Direction:
Output all the material that follows, exactly as given.

#### Raw data ####

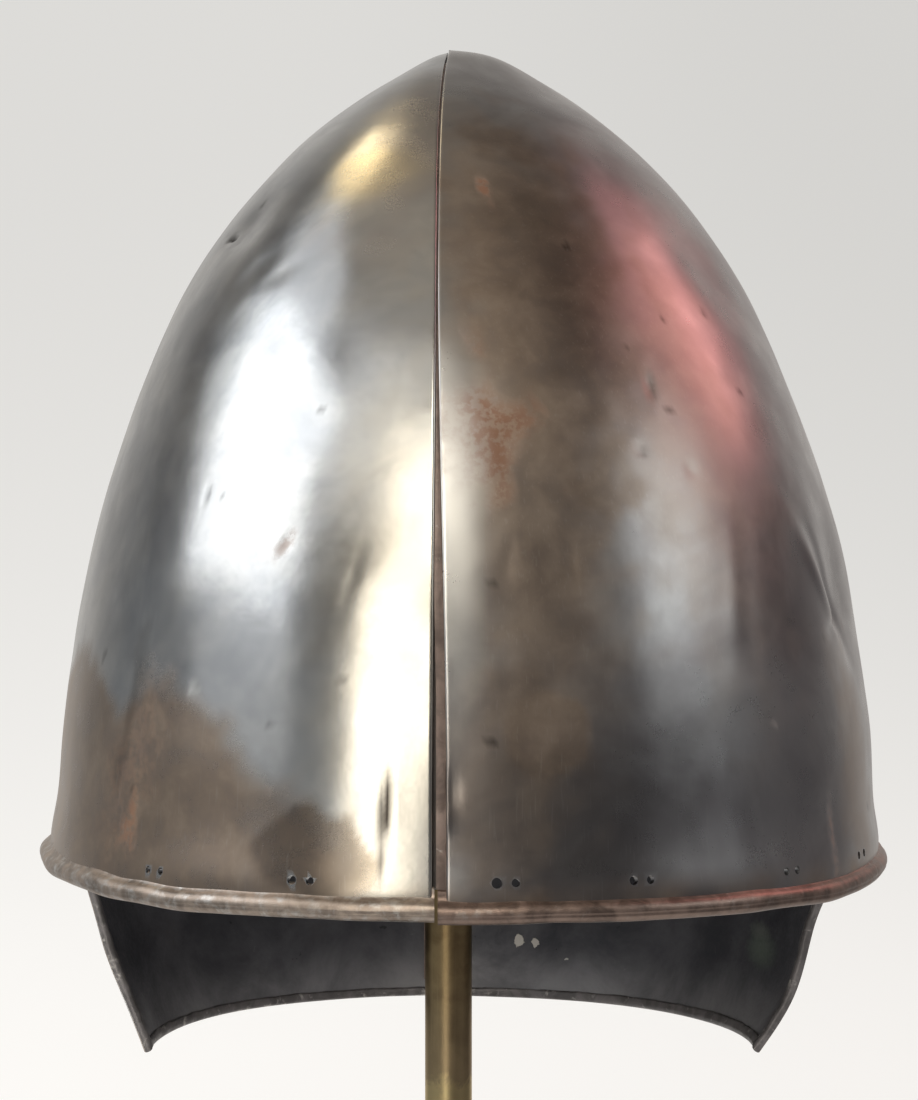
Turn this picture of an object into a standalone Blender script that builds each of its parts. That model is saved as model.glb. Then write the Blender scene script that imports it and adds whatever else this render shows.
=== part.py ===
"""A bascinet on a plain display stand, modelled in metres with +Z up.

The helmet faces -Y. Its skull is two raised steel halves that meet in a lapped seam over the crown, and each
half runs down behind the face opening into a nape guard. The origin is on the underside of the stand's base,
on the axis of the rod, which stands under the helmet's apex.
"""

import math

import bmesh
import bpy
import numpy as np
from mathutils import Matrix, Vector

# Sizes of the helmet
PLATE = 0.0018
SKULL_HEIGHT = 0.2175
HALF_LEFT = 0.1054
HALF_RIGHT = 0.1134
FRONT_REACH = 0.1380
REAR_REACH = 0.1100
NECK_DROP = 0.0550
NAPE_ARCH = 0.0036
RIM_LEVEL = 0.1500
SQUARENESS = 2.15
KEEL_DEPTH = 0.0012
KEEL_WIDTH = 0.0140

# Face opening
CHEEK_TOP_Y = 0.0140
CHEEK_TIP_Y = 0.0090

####

Exercise output:
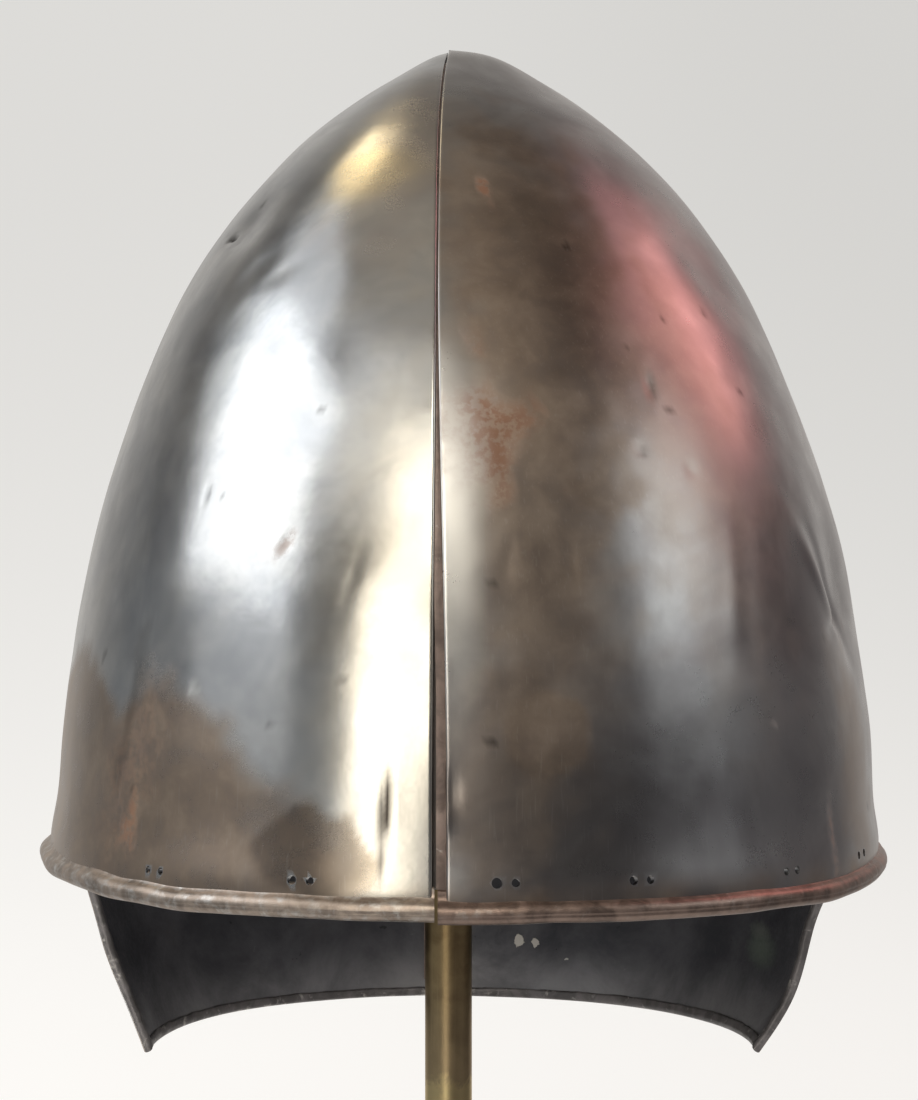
Turn this picture of an object into a standalone Blender script that builds each of its parts. That model is saved as model.glb. Then write the Blender scene script that imports it and adds whatever else this render shows.
=== part.py ===
"""A bascinet on a plain display stand, modelled in metres with +Z up.

The helmet faces -Y. Its skull is two raised steel halves that meet in a lapped seam over the crown, and each
half runs down behind the face opening into a nape guard. The origin is on the underside of the stand's base,
on the axis of the rod, which stands under the helmet's apex.
"""

import math

import bmesh
import bpy
import numpy as np
from mathutils import Matrix, Vector

# Sizes of the helmet
PLATE = 0.0018
SKULL_HEIGHT = 0.2175
HALF_LEFT = 0.1054
HALF_RIGHT = 0.1134
FRONT_REACH = 0.1380
REAR_REACH = 0.1100
NECK_DROP = 0.0550
NAPE_ARCH = 0.0036
RIM_LEVEL = 0.1500
SQUARENESS = 2.15
KEEL_DEPTH = 0.0012
KEEL_WIDTH = 0.0140

# Face opening
CHEEK_TOP_Y = 0.0140
CHEEK_TIP_Y = 0.0090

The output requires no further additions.